EDUCATIONAL reforms can only be implemented by the government and such policies cannot be planned by others, government spokesman Prodromos Prodromos said on Thursday after three teachers’ unions objecting to these changes announced separate strikes for next week.
Speaking after a meeting President Nicos Anastasiades had with the heads of the primary and secondary schools parents’ associations, Prodromou said the educational policy must by implemented by the government. “It cannot be planned or implemented by others.”
He added there is respect to the trade unions and workers’ rights, but that “each will have to play their role,” referring to the law and the need for the reforms to be implemented.
Secondary teachers’ union Oelmek said its members would stage a one-hour work stoppage on Wednesday, September 25, mainly objecting to the introduction of four-monthly exams in high schools.
This is the first year the four-monthly exams are being introduced as part of the government’s wider public educational reforms.
The primary education teachers, Poed, decided to stage a one-hour strike on September 23, while the technical school teachers, Oltek, said they would also go on a one-hour work stoppage on September 26.
Oltek says technical schools are not properly staffed or equipped for this academic year and that the ministry keeps on neglecting their requests.
The union said it supports the new evaluation system, however the technical school teachers anticipate serious operational problems for the four-monthly exams. The circular by the ministry of education seems to add to the confusion, it said.
The ministry of education treats technical schools as “the poor relative” of other secondary schools, the union argues, saying it wants the creation of new fields of study, the employment of more teachers to support technical and night schools and introduction of safety measures in the laboratories.
Beyond the introduction of four-monthly exams in high-schools, the unions are also protesting over the lack of air-conditioning units in schools, the inability of the education ministry to properly deal with parents’ intervention in schools and delays in school staffing appointments. Oltek also wants the revival of pension benefits frozen by the government eight years ago.
Prodromou said Anastasiades, in response to concerns voiced by the parents’ representatives, reiterated the government’s determination to proceed with the policy it has been following during the past few years as part of educational reforms that aim to improve the operation and standards of public schools.

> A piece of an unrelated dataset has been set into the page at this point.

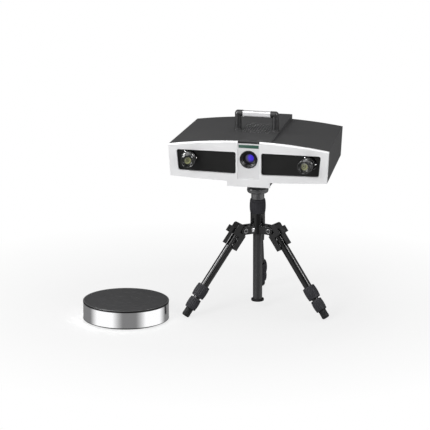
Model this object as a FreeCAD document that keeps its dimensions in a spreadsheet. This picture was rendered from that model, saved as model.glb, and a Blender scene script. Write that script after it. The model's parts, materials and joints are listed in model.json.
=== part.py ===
import FreeCAD, Part
import math
import os
import re
import Sketcher

# Desktop 3D scanner set: a scan head with two cameras and a projector on a mini tripod,
# and a motor-driven turntable beside it. Millimetres and degrees, Z up, the front faces -Y.

doc = FreeCAD.newDocument("desktop_scanner")
dims = doc.addObject("Spreadsheet::Sheet", "dims")
worked = doc.addObject("App::VarSet", "worked")
pieces = []

# Driving dimensions: name, value

DRIVING = (
    # Clearances
    ("rest_gap", 0.3), ("run_fit", 0.05),
    # Where the two standing pieces are
    ("tripod_x", 95), ("tripod_y", 32.8), ("tripod_turn", 9.3),
    ("table_x", -185), ("table_y", -126.9),
    # Head outline
    ("lens_to_side", 48), ("head_height", 75), ("head_depth", 243), ("arch_rise", 15),
    ("bottom_bow", 6.4), ("side_taper", 15), ("side_lean", 4.5), ("rear_lift", 7),
    ("axis_set_back", 106.7),
    # Front bezel, its windows, and the tab below it
    ("bezel_thickness", 6), ("bezel_bevel", 3), ("window_inner", 30), ("window_past_lens", 29),
    ("window_slant", 5), ("window_top", 63.6), ("window_low_inner", 11.2),
    ("window_low_outer", 14), ("window_corner", 5), ("tab_half", 50.5), ("tab_drop", 18.3),
    # Centre panel with the bare label place
    ("panel_half", 26), ("panel_set_back", 3), ("panel_top", 84), ("label_width", 48),
    ("label_height", 8.1), ("label_middle", 77.3), ("label_depth", 0.5),
    # Casing sheets
    ("casing_wall", 2.5), ("fascia_thickness", 2), ("sheet_gap", 0.1), ("pan_thickness", 3.5),
    ("bench_height", 12), ("bench_past_lens", 30), ("bench_depth", 54), ("bench_gap", 4),
    ("rear_inset", 3), ("rear_thickness", 2.5),
    # Spine cover and its vent
    ("boss_margin", 0.5), ("spine_wall", 2), ("spine_front_step", 1.2), ("spine_rear_step", 10),
    ("vent_middle", 114), ("vent_across", 6.2), ("vent_along", 9.5), ("vent_hole", 4.6),
    ("duct_half", 34), ("duct_length", 96), ("spine_nose", 40),
    # Handle
    ("handle_set_back", 95), ("handle_half", 44.5), ("handle_rod", 15.5), ("handle_rise", 45),
    ("boss_diameter", 18), ("boss_height", 2), ("grip_length", 66),
    ("grip_width", 14), ("grip_height", 12.5), ("grip_round", 3),
    # Mounting block under the head
    ("block_half", 48), ("block_length", 150), ("foot_half", 22), ("foot_half_depth", 22),
    ("foot_height", 25.7), ("foot_corner", 8), ("stud_diameter", 9.525), ("stud_reach", 9),
    ("stud_lead", 1), ("tap_depth", 14),
    # Cameras
    ("lens_spacing", 284), ("lens_height", 44), ("lens_port", 37), ("toe_in", 7),
    ("camera_size", 44), ("camera_length", 46), ("camera_set_back", 8), ("lens_length", 40),
    ("iris_diameter", 33), ("barrel_diameter", 26), ("focus_diameter", 33.6),
    ("focus_start", 9), ("focus_length", 15), ("hood_diameter", 31), ("lens_glass", 17),
    ("glass_thickness", 2.5), ("hood_depth", 8), ("hood_lip", 2), ("glass_crown", 1.5),
    # Projector
    ("projector_height", 46.6), ("projector_port", 42.4), ("projector_barrel", 41.6),
    ("projector_proud", 1.5), ("projector_width", 62), ("projector_length", 112),
    ("projector_top", 80), ("projector_set_back", 24), ("projector_glass_diameter", 23),
    ("projector_glass_depth", 12), ("fin_height", 9), ("fin_thickness", 3), ("fin_pitch", 8),
    ("baffle_step", 2.5), ("baffle_depth", 5), ("baffle_lip", 0.8), ("baffle_bevel", 1),
    # Control board and rear fittings
    ("board_side_gap", 30), ("board_rear_gap", 21.5), ("board_width", 110), ("board_depth", 60),
    ("board_thickness", 1.6), ("post_diameter", 7), ("chip_x", 20), ("chip_y", 16),
    ("chip_size", 28), ("chip_height", 4), ("coil_x", 70), ("coil_y", 14), ("coil_size", 14),
    ("coil_height", 9), ("header_x", 60), ("header_y", 44), ("header_length", 36),
    ("header_size", 8), ("memory_x", 56), ("memory_y", 34), ("memory_length", 22),
    ("memory_width", 6), ("memory_height", 2),
    ("fan_side", 95), ("fan_z", 46), ("fan_size", 50), ("fan_thickness", 15), ("fan_bore", 46),
    ("fan_hub", 19), ("fan_shaft", 3), ("fan_hub_length", 9), ("fan_strut", 2),
    ("blade_reach", 22), ("blade_root", 2), ("blade_thickness", 1.2), ("blade_chord", 9),
    ("blade_pitch", 35),
    ("grille_pitch", 5), ("grille_slot", 3),
    ("switch_side", 70), ("socket_pitch", 35), ("inlet_pitch", 30), ("fittings_z", 46),
    ("inlet_diameter", 11), ("inlet_bore", 5.6), ("inlet_pin", 2), ("inlet_length", 14),
    ("inlet_flange", 2), ("inlet_proud", 1.5), ("inlet_depth", 10),
    ("socket_width", 12), ("socket_height", 11), ("socket_length", 15), ("socket_wall", 1),
    ("socket_back", 3),
    ("switch_width", 14), ("switch_height", 20), ("switch_depth", 6), ("switch_pin", 2.5),
    ("switch_frame", 3), ("switch_pin_reach", 1.5), ("switch_proud", 2), ("switch_play", 0.8),
    ("switch_hollow", 1.5), ("switch_taper", 2), ("switch_tilt", 8),
    # Tripod legs
    ("leg_tilt", 37), ("leg_offset", 8), ("leg_length", 243.6), ("hinge_radius", 37.8),
    ("knuckle_radius", 9.5), ("tongue_width", 12), ("casting_width", 25), ("pin_diameter", 6),
    ("pin_head", 10), ("pin_head_height", 2), ("casting_inner", 9.5), ("casting_outer", 25),
    ("casting_length", 51.5), ("casting_step", 21), ("casting_top", 8), ("casting_round", 6),
    ("casting_edge", 3), ("casting_wall", 2.5), ("knuckle_room", 1.5),
    ("upper_tube", 19), ("middle_tube", 16.4), ("lower_tube", 13.8), ("tube_wall", 1.15),
    ("upper_lock", 31.5), ("upper_lock_length", 31), ("lower_lock", 28),
    ("lower_lock_length", 28), ("lock_spacing", 4), ("lock_seat", 18), ("lock_bulge", 1.2),
    ("rubber_foot", 18.5), ("foot_round", 4), ("foot_length", 20.6), ("foot_socket", 14),
    ("tube_top", 11.5), ("middle_top", 25), ("lower_top", 36),
    # Angle tab
    ("tab_depth", 10.7), ("tab_high", 7), ("tab_size", 16), ("tab_width", 15),
    ("lever_length", 29), ("lever_thickness", 5), ("lever_inset", 2.5), ("stem_length", 5),
    ("stem_width", 8), ("stem_height", 6),
    # Spider, column and platform
    ("spider_diameter", 34.5), ("spider_rise", 37.3), ("spider_drop", 11), ("ear_width", 24.6),
    ("ear_start", 5),
    ("collet_diameter", 29), ("collet_length", 24), ("column_diameter", 22),
    ("column_bore", 18), ("column_clearance", 17), ("cap_diameter", 30), ("cap_flange", 5),
    ("cap_plug", 12), ("cap_round", 1.5), ("collar_diameter", 38), ("collar_height", 33.4),
    ("collar_bulge", 1.5),
    ("hub_diameter", 31), ("hub_length", 15), ("disc_diameter", 50), ("disc_thickness", 13.7),
    ("disc_round", 5), ("column_socket", 6),
    # Turntable
    ("table_diameter", 200), ("shell_height", 38), ("shell_wall", 3), ("base_foot", 184),
    ("base_rise", 3.5), ("base_plate", 5), ("platter_rim", 4.5), ("platter_round", 1),
    ("spindle_diameter", 14), ("spindle_wall", 4), ("hub_wall", 6), ("gear_height", 8),
    ("gear_teeth", 72), ("pinion_teeth", 12), ("gear_module", 1.5), ("tooth_width", 1.7),
    ("tooth_slant", 0.35), ("tooth_reach", 1.1), ("tooth_root", 1.6), ("motor_diameter", 28),
    ("motor_height", 18), ("motor_shaft", 4), ("pinion_height", 7),
)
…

The heads of the primary and secondary education parents’ associations, Soteris Christofi and Kyriacos Nikiforou, said after their meeting with Anastasiades that they were against these work stoppages which would disrupt schooling and force parents to make alternative arrangements because children would have to go to school some 40 minutes later.
Nikiforou said they would meet with education minister Costas Hambiaouris on Friday to discuss issues of student assessment.
Also against the teachers’ strikes is the employers and industrialists federation (OEB), that said that “they create problems for employees and businesses, since they overlap with the start of the school day and arrangements must be made to enable working parents to respond to the changes as a result of the strikes.”
OEB director general Michalis Antoniou tweeted on Thursday, citing a book by former education ministry official Dr Costas Hadjistefanou, that in 1974, despite the fact that 40 per cent of gymnasiums were lost due to the invasion, the new school year started in October, less than two months since the second phase of the invasion.
“Now (there’s) teachers’ strikes over air-conditioning units!” he said.
Antoniou told media later in the day that this was a very good example of what the teachers and the education ministry could do if there is will from all sides.
In the meantime, Oelmek, angered by Nikiforou’s criticism of teachers and his “ongoing nihilistic stance on various educational issues” said on Thursday they would no longer participate in any meetings – official or unofficial – in which he will be present.
Nikiforou earlier told CyBC radio he did not understand why there is so much reaction by teachers and pupils on the issue of four-monthly exams, speaking of “agendas leading things down the wrong path.”
High school pupils too, in protest against the four-monthly exams, abstained from class on Thursday for the duration of two teaching periods. The protest was organised by student body PSEM that later said that 90 per cent of pupils abstained from their classes which was a sign that the education ministry not only ignored them, “but it proceeds with criminal measures over the country’s education.”